In recent years, the approach has adapted further in potentially more ambitious or perhaps more pragmatic ways. The East African region is becoming an increasingly lucrative market for multinational firms. It is also undergoing digitalization and financialization, as well as trade harmonization within the East African Economic Community. As the region’s economic hub, Kenya is well positioned. This market-seeking potential distinguishes Kenya from the case of the Philippines and offers the potential for functional and indigenous coupling based on regionally specific assets and domestic innovation clusters, although there is a danger of this market-seeking behaviour transferring value out of Kenya as well as in.

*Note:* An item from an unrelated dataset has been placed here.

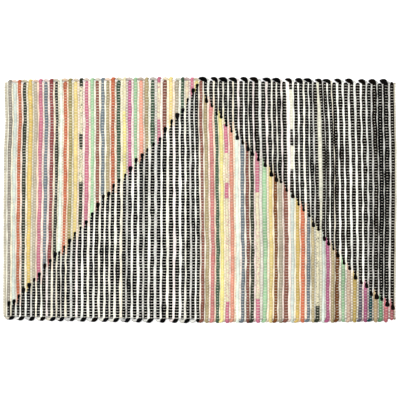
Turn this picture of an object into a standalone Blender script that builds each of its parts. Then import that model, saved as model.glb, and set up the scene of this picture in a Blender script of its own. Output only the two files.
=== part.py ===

Kenya’s current enabling policies encompass both high-skilled and low-skilled service delivery. Stakeholders have made the case for Kenya to position itself in activities such as social media, software and mobile money innovations through supporting supply side digital training in schools through its digital literacy program, by promoting entrepreneurship programs and by funding incubation hubs and affordable bandwidth (Ndemo and Weiss 2016). However, from fieldwork interviews, managers of Kenyan start-ups expressed the desire to be acquired by a larger foreign firm, a circumstance that might limit the potential for value capture in Kenya. At the lower end, the government has also promoted and begun to train workers to engage in online low-skilled micro-work freelancing for overseas clients. This new approach is perhaps driven by a fear of jobless service growth (Te Velde et al. 2015, p. 5). Yet, such work is predominantly low value and cannot be used to drive productivity elsewhere within the domestic economy.